At the same time, Durden and her team knew that the agency’s signature 211 information service was going to become a major lifeline. Neither she nor her staff flinched. Over the course of six weeks, they arranged meals, transportation and housing for 70 people – three meals a day, to and from various locations for work, and back again. Also, 211 handled more than 110,000 phone calls. Durden is quick to point out that she didn’t accomplish anything. Her staff did. And they were able to rely heavily on the corporations and individuals who call Ouachita Parish home.

“The successful response to Hurricane Katrina speaks to the nature of this community,” Durden says.  “We asked for – and CenturyLink immediately installed – 50 phone lines in our board room, at no cost to us. We asked for volunteers to man the phone lines, and over 300 volunteers turned up to rotate through shifts to man those phone lines.”

211 professionals from around the country also pitched in to provide professional response as well. The result was a resounding success, because of the diligence and generosity of the community.

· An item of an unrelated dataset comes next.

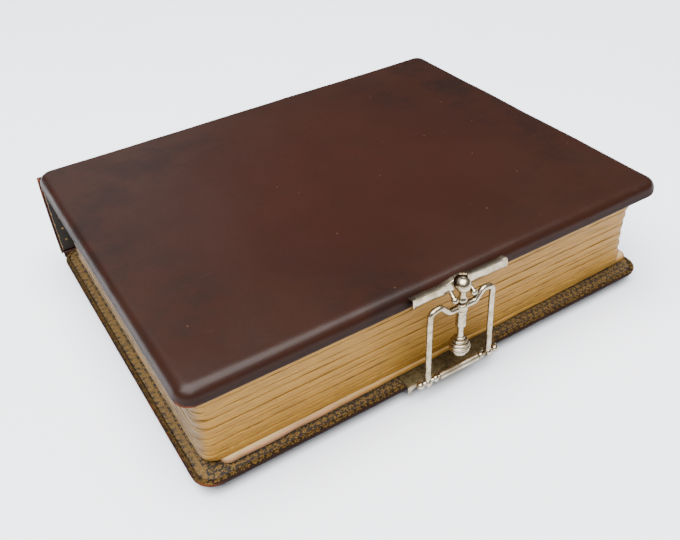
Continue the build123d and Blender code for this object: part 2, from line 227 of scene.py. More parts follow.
def makeLeather(name, lipZ, inward, endLipLine, backLipLine):
    f = Finish(name, Specular_IOR_Level=leatherLook["gloss"], Coat_Roughness=0.25, Coat_IOR=1.4)
    x, y, z = f.axes()
    broad = f.cloud(0.011, 2.0, 0.5)
    patch = f.cloud(0.045, 4.0, 0.6)
    fine = f.cloud(0.9, 5.0, 0.65)
    grain = f.cells(1.5, f.moved((1.0, 1.15, 1.0)))
    middle = 1 - f.step((x * x) / 15000 + (y * y) / 9000, 0.1, 1.3)
    colour = f.mix(f.step(patch, 0.35, 0.68), leatherLook["body"], leatherLook["deep"])
    colour = f.mix(f.step(broad, 0.42, 0.62) * 0.55, colour, leatherLook["dull"])
    colour = f.mix(middle * f.step(patch, 0.3, 0.6) * 0.7, colour, leatherLook["warm"])
    rise = abs(z - lipZ)
    # painted shade: the leather is darkened in a band next to the lip, where the rounded edge turns under
    lipShadeBand = 1 - f.step(rise, 1.0, 4.6)
    colour = f.mix(lipShadeBand * 0.55, colour, leatherLook["deep"])
    colour = f.mix(f.step(fine, 0.55, 0.75) * 0.22, colour, leatherLook["deep"])
    # rubbed corners, and a pale line along the lips at the ends and the back, partly wear and partly a
    # painted highlight
    endX = abs(x) - (book["halfX"] - leatherLook["rubbedReach"])
    endY = abs(y - book["midY"]) - (book["halfY"] - leatherLook["rubbedReach"])
    corner = f.step(endX & endY, -1.0, 9.0)
    rubCloud = f.cloud(0.42, 4.0, 0.7)
    rubbedAndLipHighlight = corner * f.step(
        rubCloud + (1 - f.step(rise, 0.0, 4.0)) * 0.22, 0.58, 0.7,
    ) * (1 - f.step(rise, 3.0, 6.0))
    # the pale lip line is partly wear and partly a painted highlight on the lip's edge
    lipLine = (1 - f.step(rise, 0.1, 1.1)) * f.step(f.cloud(0.12, 4.0, 0.65), 0.46, 0.6)
    lipEnds = f.step(abs(x), 136.0, 138.0) * endLipLine + f.step(y, 108.2, 109.5) * backLipLine
    rubbedAndLipHighlight = rubbedAndLipHighlight | (lipLine * lipEnds)
    colour = f.mix(rubbedAndLipHighlight * 0.8, colour, leatherLook["wornAndLipHighlight"])
    # light scuffs, hairline scratches and specks
    scuff = f.step(f.cloud(0.16, 6.0, 0.72, distortion=0.6), 0.64, 0.74)
    colour = f.mix(scuff * 0.22, colour, leatherLook["scuff"])
    hair = f.cloud(1.0, 2.0, 0.5, f.moved((0.03, 0.9, 0.03), 0.5))
    scratch = f.step(hair, 0.71, 0.74) * f.step(patch, 0.45, 0.6)
    colour = f.mix(scratch * 0.35, colour, leatherLook["scuff"])
    dot = f.step(f.cells(0.085), 0.035, 0.018)
    colour = f.mix(dot * 0.5, colour, leatherLook["speck"])
    side = 1 - f.step(rise, 2.0, 6.0)
    roughness = 0.26 + patch * 0.14 + side * 0.32 + scuff * 0.12 + rubbedAndLipHighlight * 0.25 + fine * 0.06
    height = f.relief(grain, 0.30, 0.12)
    height = f.relief(fine, 0.30, 0.12, height)
    height = f.relief(f.cloud(0.07, 3.0, 0.5), 0.35, 0.8, height)
    height = f.relief(scratch + dot, 0.3, -0.08, height)
    # the gilt pattern of the lining runs out over the turned-in edge
    inner = f.step((z - lipZ) * inward, 0.22, 0.08)
    gilt = goldPattern(f, x, y) * inner
    colour = f.mix(
        inner * f.step((book["halfX"] - abs(x)) & (book["halfY"] - abs(y - book["midY"])), 0.35, 0.9),
        colour, liningLook["ground"],
    )
    colour = f.mix(gilt, colour, liningLook["gold"])
    return f.wear(
        Base_Color=colour, Roughness=roughness + inner * 0.2, Normal=height,
        Coat_Weight=(0.1 - rubbedAndLipHighlight * 0.1) * (1 - side),
    )


liningLook = {
    "ground": shade(26, 18, 9), "gold": shade(96, 72, 32), "pale": shade(134, 104, 52),
    "edge": shade(14, 9, 5),
}

finishes = {}
finishes["frontLeather"] = makeLeather("FrontLeather", book["frontInnerZ"], 1, 1.0, 0.6)
finishes["backLeather"] = makeLeather("BackLeather", book["backInnerZ"], -1, 0.6, 0.3)

spineLook = {
    "ridge": shade(96, 58, 38), "tip": shade(124, 60, 26), "body": shade(46, 19, 11),
    "deep": shade(26, 10, 7),
}


def makeSpineLeather():
    f = Finish("SpineLeather", Specular_IOR_Level=0.14, Coat_Roughness=0.3)
    x, y, z = f.axes()
    patch = f.cloud(0.06, 5.0, 0.62)
    colour = f.mix(f.step(patch, 0.35, 0.7), spineLook["body"], spineLook["deep"])
    crease = f.cloud(1.0, 4.0, 0.6, f.moved((0.05, 0.5, 0.5)))
    colour = f.mix(f.step(crease, 0.55, 0.7) * 0.4, colour, spineLook["deep"])
    # a pale line along the top of the ridge, partly wear and partly a painted highlight
    top = f.step(z, 60.9, 61.5) * f.step(f.cloud(0.15, 5.0, 0.7), 0.38, 0.6)
    colour = f.mix(top * 0.7, colour, spineLook["ridge"])
    tip = f.step(abs(x), 136.2, 137.6) * f.step(
        f.cloud(0.3, 4.0, 0.7), 0.36, 0.56,
    ) * f.step(z, 40.0, 58.0)
    colour = f.mix(tip * 0.85, colour, spineLook["tip"])
    height = f.relief(f.cells(1.4), 0.3, 0.12)
    height = f.relief(crease, 0.5, 0.35, height)
    return f.wear(
        Base_Color=colour, Roughness=0.38 + patch * 0.2 + (top | tip) * 0.2, Normal=height,
        Coat_Weight=0.08 - tip * 0.08,
    )


finishes["spineLeather"] = makeSpineLeather()


def makeLining():
    f = Finish("PatternedLining", Specular_IOR_Level=0.45)
    x, y, z = f.axes()
    pattern = goldPattern(f, x, y)
    rub = f.cloud(0.25, 5.0, 0.7)
    gold = f.mix(f.cloud(0.5, 3.0, 0.6), liningLook["gold"], liningLook["pale"])
    ground = f.mix(f.step(rub, 0.4, 0.7) * 0.5, liningLook["ground"], liningLook["edge"])
    colour = f.mix(pattern, ground, gold)
    height = f.relief(pattern, 0.5, 0.08)
    height = f.relief(f.cloud(2.5, 3.0, 0.6), 0.2, 0.05, height)
    return f.wear(
        Base_Color=colour, Roughness=0.62 - pattern * 0.2, Metallic=pattern * 0.3, Normal=height,
    )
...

Looking back, Durden sees why she fell in love with northeastern Louisiana and the people who live here. Part of that love comes from the open and embracing manner with which she was received. At the time she was hired, she was the first woman to be president of a  United Way in Louisiana, a fact she didn’t think about at time.

“The community was very open and supportive,” she says. “For me, my experience has always been that this is an open, generous, caring community. I experienced that when I first moved here, and I see it every single day.

A lot has changed over 35 years – both for Durden and the United Way chapter she leads. The organization’s mission has shifted, as have the demands it faces and needs it helps meet. Yet, the fiber of the community she’s serving hasn’t changed. She still sees the generous spirit and excitement to help that first made her realize Monroe was where she wanted to raise her family.

“You have two choices in life: you can grow where you are or you can move on,” Durden says. “This is home.”